Would I do it again. Not on your life. What you have to give up, the amount of time that it takes, and then when you do make it you have people like yourself and others who say you don't deserve what you have and you don't work hard. Then you have the ins. companies which I won't even bother with here either. Then go to work everyday and know that if you even make one little mistake all that you've worked for could be gone. You get no mistakes in this business. Don't get me wrong I like being a doctor but the baggage that goes with it and the process to become one is not worth it for sure.

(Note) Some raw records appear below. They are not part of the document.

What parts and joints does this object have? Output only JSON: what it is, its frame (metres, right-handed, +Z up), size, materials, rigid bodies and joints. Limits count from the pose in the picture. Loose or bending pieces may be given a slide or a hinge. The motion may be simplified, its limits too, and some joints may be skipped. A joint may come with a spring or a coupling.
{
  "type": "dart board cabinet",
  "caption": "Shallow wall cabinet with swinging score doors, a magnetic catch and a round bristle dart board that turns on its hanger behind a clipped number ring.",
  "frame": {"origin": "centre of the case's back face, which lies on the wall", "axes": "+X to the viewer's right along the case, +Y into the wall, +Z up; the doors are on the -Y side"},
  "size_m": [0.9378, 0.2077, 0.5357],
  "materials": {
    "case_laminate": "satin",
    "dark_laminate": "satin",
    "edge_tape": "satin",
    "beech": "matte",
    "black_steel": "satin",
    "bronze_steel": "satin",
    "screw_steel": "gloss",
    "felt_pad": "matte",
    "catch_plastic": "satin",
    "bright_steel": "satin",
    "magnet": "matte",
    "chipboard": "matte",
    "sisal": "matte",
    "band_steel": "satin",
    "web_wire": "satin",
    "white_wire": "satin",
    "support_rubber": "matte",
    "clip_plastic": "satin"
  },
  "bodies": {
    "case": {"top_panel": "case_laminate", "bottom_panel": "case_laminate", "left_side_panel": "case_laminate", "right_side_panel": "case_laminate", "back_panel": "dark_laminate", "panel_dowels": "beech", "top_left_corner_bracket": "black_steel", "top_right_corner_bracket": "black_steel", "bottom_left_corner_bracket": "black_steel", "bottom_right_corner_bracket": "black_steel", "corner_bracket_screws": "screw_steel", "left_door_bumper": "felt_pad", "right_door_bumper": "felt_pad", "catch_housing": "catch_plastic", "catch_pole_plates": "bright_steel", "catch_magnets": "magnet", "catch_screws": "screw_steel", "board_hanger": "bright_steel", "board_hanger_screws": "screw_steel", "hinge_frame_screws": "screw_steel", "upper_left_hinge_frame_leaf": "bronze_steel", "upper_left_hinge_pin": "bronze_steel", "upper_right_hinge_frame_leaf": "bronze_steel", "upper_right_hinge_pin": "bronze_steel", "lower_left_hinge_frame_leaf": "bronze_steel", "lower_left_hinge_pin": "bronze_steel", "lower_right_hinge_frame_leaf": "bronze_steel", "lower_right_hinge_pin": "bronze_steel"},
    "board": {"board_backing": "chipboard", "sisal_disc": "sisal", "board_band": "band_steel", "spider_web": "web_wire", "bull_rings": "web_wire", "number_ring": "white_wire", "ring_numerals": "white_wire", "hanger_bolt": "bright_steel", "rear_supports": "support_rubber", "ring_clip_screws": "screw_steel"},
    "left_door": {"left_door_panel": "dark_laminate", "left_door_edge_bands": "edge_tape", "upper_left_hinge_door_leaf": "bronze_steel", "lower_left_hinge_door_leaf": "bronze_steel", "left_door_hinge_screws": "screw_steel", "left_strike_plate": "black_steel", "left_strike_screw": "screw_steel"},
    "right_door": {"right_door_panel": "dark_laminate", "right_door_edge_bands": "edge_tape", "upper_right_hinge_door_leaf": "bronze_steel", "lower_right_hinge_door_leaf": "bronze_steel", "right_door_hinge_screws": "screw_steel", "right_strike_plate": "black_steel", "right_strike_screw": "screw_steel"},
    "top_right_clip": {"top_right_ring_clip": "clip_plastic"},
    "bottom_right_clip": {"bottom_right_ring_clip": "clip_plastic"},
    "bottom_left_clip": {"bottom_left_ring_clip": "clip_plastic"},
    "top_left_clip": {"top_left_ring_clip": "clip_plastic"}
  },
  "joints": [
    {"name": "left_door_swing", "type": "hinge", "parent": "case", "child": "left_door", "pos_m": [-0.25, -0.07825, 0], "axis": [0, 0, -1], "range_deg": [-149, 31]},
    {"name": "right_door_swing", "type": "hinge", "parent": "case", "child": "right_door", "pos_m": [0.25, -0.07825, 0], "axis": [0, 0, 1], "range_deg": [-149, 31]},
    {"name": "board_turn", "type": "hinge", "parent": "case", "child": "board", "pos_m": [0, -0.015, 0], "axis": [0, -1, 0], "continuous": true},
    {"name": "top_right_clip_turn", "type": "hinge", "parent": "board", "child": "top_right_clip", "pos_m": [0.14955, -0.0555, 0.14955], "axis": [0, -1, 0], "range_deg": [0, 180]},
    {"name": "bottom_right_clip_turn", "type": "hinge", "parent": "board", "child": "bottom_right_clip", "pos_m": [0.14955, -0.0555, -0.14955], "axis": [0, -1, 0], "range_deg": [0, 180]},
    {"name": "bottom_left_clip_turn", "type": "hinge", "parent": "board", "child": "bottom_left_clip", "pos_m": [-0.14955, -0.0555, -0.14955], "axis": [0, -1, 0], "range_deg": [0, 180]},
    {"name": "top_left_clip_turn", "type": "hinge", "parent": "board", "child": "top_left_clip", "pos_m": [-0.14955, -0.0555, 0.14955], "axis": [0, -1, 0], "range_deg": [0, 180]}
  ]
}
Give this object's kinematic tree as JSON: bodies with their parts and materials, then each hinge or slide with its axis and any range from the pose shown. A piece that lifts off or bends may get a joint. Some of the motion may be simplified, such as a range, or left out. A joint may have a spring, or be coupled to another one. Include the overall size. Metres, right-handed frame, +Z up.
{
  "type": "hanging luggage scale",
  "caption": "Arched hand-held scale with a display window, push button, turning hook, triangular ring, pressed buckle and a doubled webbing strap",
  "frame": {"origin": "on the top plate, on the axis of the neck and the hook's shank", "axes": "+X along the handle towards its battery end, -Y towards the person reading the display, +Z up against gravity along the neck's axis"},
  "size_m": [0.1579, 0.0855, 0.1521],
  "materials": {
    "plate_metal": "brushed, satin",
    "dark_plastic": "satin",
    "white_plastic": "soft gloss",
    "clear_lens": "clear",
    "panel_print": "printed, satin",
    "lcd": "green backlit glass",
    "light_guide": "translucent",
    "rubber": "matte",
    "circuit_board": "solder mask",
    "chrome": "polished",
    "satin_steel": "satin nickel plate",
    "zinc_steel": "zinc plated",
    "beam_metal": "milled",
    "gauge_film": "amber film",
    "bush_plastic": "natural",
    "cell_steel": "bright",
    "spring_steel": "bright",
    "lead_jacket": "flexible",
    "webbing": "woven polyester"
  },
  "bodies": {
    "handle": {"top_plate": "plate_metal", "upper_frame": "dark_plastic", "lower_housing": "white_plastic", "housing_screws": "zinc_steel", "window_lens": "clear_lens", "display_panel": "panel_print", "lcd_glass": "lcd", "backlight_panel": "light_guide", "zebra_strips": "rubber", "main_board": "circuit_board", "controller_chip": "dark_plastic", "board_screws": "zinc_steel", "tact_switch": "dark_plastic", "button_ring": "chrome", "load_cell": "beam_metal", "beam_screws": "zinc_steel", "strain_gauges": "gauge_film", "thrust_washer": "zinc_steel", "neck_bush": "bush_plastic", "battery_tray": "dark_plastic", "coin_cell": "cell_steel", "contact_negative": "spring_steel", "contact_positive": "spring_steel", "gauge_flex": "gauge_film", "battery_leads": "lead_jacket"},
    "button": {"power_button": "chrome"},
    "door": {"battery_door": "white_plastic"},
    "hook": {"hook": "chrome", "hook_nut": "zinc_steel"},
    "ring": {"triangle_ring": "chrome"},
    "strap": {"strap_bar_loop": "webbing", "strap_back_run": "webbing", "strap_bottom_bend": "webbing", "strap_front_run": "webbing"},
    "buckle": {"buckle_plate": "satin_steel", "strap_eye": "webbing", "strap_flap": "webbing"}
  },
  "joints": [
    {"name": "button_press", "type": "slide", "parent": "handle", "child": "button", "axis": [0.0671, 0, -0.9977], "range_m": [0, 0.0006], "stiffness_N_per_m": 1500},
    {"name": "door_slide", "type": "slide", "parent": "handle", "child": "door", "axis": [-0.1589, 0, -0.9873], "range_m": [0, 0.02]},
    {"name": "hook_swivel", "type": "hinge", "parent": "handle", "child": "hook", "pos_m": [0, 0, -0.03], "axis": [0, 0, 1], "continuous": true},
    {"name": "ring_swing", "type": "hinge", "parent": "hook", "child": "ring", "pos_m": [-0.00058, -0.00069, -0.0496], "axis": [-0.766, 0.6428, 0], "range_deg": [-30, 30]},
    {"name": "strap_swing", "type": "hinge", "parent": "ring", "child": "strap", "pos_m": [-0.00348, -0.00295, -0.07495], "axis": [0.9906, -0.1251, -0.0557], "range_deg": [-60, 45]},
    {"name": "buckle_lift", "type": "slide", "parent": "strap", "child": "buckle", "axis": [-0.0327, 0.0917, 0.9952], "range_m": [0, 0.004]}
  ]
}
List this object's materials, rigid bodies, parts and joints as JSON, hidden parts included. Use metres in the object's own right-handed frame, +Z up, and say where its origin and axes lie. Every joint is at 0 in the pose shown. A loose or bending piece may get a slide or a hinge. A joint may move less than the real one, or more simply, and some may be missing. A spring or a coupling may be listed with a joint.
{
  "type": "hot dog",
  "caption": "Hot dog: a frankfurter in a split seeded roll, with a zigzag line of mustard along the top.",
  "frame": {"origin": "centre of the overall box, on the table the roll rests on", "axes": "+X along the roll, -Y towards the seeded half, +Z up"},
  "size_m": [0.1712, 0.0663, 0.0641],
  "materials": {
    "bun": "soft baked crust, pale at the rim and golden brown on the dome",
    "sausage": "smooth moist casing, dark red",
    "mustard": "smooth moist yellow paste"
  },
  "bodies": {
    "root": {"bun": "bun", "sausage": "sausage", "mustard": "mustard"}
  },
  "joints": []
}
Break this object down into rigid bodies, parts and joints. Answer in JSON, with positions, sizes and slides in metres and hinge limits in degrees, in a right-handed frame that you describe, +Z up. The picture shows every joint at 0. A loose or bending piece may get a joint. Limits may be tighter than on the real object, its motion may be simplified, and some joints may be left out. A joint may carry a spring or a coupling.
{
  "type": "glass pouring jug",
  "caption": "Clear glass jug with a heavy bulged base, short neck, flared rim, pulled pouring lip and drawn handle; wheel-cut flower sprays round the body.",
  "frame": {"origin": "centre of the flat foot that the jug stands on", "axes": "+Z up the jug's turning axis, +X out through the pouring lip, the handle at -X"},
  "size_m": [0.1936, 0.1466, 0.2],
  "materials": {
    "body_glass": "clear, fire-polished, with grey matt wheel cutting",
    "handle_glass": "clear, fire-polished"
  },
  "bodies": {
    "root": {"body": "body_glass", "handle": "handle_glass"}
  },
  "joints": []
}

Now you ask about an educated person. An educated person is someone that one way or another has gone through an educational process. For some this can be an apprenticeship, for others this can be hands on training and working up the corporate ladder, for others it's a formal education. One of my good friends is a CEO for HON. They are a big company that deals in office furniture and such. He started out on the assembly line and has worked his way up the ladder. He only has a high school education. An incredibly smart man and invaluable to his company. He makes about ten times as much money as I do. I begrudge no man to rise up and succeed in this country. But when you give people jobs, raises, etc. that they don't deserve I have a real problem with that. Regardless of what you want to percieve and believe there has to be some sort of a hierarchy in society. I'm not saying that any person as a person is more important to society than any other person. What I am saying is that this country works and you have people willing to go through what it takes to become a professional or rise up a corporate ladder. They do this because there is incentive to do so. Most people do what they do because they want to be successful and they want to enjoy better things in life. There is nothing wrong with that. But when you start collapsing that system that rewards people based on their merits and what they do in work, school, etc. this whole system will collapse.
That is exactly what the govt. trys to do now. We push more and more to become a socialist society. People like yourself that don't value a person because they did go through what they did and think a janitor deserves the same pay as a doctor, lawyer, or any other profession where you had to work hard. I'm not saying that a professional is any better than any other person. But for you to say that professionals don't work hard is just absurd.
Lastly you say you are a deeply religious man. Well you're just like every other deeply religious man that I know that has to profess it, pretty hypocritical.